TL;DR:
- Plumbing traps create a water barrier preventing sewer gases from entering homes.
- Regular maintenance, like running water and avoiding grease buildup, ensures trap effectiveness.
- Older Pittsburgh homes often have outdated trap types requiring inspection and possible replacement.
Most Pittsburgh homeowners never think twice about what happens below the drain. You turn on the faucet, water disappears, and life moves on. But there’s a small, curved pipe doing a big job every single day: the plumbing trap. Without it, your home would smell like a sewer, and dangerous gases could seep into your living spaces. Understanding how traps work, which types you have, and how to maintain them is one of the most practical things you can do to protect your property and your family’s health.
Table of Contents
- Understanding plumbing traps: What they are and why they matter
- Typical plumbing trap types found in Pittsburgh homes
- How plumbing traps work: The science behind water seals
- Plumbing trap maintenance: Preventing odors, backups, and emergencies
- What most homeowners miss about plumbing traps
- Get expert help with your plumbing traps in Pittsburgh
- Frequently asked questions
Key Takeaways
| Point | Details |
|---|---|
| Traps prevent odors | Plumbing traps form a water seal that blocks foul gases from entering your home. |
| Seal depth matters | A 2-4 inch water seal is ideal for effective protection and trap function. |
| Maintenance is essential | Regular checks and maintenance keep traps working and prevent expensive emergencies. |
| Basement traps need extra care | Basement and floor drains require priming or routine use to avoid odor problems. |
| Professional help available | Local plumbers offer inspection and cleaning services to maintain trap efficiency. |
Understanding plumbing traps: What they are and why they matter
A plumbing trap is a curved section of pipe installed beneath every drain-connected fixture in your home. Its job is simple but critical. It holds a small amount of standing water at all times, and that water creates a physical barrier between your living space and the sewer system. Without this barrier, sewer gases like methane and hydrogen sulfide would travel freely up through your drains and into your rooms.
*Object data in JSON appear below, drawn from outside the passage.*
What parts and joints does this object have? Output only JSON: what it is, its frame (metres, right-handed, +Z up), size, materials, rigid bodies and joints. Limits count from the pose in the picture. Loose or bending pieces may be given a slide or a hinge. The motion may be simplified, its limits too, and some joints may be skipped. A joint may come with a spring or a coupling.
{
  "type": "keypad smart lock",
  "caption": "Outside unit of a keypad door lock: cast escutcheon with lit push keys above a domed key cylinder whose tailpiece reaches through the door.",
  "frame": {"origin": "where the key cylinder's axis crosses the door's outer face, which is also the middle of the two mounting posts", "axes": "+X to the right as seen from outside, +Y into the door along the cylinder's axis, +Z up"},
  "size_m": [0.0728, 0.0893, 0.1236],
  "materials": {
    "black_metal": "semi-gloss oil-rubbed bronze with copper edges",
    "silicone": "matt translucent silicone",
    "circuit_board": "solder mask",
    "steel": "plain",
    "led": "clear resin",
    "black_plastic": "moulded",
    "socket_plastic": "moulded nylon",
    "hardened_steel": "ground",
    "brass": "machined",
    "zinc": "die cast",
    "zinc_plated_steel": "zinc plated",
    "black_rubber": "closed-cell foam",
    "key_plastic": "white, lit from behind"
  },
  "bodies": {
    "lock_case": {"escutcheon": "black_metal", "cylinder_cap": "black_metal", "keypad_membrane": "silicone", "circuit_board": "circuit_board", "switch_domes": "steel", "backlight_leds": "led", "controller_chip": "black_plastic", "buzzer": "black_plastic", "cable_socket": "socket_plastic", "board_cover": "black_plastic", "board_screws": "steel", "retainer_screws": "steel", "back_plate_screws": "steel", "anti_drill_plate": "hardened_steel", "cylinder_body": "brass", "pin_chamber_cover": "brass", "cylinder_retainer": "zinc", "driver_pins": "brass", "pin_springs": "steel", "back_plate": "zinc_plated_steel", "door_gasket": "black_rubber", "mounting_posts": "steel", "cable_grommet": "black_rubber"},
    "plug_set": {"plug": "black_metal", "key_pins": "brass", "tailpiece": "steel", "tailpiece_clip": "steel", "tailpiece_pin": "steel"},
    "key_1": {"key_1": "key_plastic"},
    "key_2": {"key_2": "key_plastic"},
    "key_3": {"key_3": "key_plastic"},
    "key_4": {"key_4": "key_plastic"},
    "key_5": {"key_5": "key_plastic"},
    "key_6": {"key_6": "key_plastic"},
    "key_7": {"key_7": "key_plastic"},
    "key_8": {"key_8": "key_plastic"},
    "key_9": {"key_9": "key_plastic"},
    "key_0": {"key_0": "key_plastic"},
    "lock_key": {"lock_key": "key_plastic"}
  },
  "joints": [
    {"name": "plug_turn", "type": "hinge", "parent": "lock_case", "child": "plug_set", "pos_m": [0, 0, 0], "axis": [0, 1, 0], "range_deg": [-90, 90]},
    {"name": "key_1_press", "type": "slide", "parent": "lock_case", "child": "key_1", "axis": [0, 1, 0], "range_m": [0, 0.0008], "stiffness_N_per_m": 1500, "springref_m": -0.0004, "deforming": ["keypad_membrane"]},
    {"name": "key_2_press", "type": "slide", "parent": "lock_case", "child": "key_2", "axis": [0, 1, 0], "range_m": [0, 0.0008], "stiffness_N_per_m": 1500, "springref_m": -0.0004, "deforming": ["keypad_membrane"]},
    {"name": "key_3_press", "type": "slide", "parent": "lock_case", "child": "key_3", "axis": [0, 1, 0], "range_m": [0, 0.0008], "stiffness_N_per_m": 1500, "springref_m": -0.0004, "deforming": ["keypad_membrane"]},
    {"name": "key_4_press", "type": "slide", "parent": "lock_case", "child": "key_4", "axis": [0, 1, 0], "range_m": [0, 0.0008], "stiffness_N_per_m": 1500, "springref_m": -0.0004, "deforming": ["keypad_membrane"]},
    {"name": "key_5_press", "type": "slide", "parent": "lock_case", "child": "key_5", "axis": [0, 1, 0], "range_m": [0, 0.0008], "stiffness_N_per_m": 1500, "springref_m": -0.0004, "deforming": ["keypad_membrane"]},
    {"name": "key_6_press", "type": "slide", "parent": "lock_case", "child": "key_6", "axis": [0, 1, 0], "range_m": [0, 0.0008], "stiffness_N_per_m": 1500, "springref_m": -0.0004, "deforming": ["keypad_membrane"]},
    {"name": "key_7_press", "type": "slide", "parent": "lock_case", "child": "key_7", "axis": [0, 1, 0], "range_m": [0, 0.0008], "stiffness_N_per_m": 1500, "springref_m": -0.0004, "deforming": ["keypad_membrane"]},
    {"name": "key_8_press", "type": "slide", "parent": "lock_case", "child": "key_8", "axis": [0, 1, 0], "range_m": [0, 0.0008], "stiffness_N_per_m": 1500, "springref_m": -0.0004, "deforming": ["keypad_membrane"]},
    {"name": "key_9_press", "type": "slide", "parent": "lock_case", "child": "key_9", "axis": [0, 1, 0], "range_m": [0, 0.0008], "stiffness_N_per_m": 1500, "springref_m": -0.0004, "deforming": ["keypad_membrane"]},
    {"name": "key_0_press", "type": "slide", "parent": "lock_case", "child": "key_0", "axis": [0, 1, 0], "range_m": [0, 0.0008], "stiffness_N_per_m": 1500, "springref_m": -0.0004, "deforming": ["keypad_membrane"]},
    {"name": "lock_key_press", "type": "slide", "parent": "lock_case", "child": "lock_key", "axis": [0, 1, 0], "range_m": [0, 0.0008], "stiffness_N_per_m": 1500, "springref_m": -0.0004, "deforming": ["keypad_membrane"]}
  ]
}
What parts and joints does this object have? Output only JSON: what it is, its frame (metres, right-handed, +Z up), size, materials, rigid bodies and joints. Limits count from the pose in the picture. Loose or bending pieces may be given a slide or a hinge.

Plumbing traps prevent sewer gases and odors by holding a water seal. That seal is the trap’s entire purpose. It’s not about catching debris, though traps do catch some. It’s about keeping your home’s air clean and safe.

If you’re new to plumbing basics, understanding the trap is the best place to start because it connects to every fixture in your home.
Here’s a quick look at the most common trap types:
| Trap type | Common location | Key feature | Efficiency |
|---|---|---|---|
| P-trap | Sinks, showers | U-shape with horizontal outlet | High; meets modern code |
| S-trap | Older homes | S-shape, vertical outlet | Low; prone to siphonage |
| Drum trap | Older bathrooms | Cylindrical, removable lid | Moderate; hard to clean |
| Bottle trap | Pedestal sinks | Compact, decorative | Moderate; limited flow |
| Floor drain trap | Basements, garages | Flat, wide basin | High with primer |
Each trap type has its strengths and weaknesses. The P-trap is the gold standard in modern plumbing because it maintains a reliable seal and meets current building codes. The S-trap, common in older Pittsburgh homes, is a problem because it can lose its seal through self-siphonage. The drum trap is bulky and hard to service, but you’ll still find it in homes built before the 1970s.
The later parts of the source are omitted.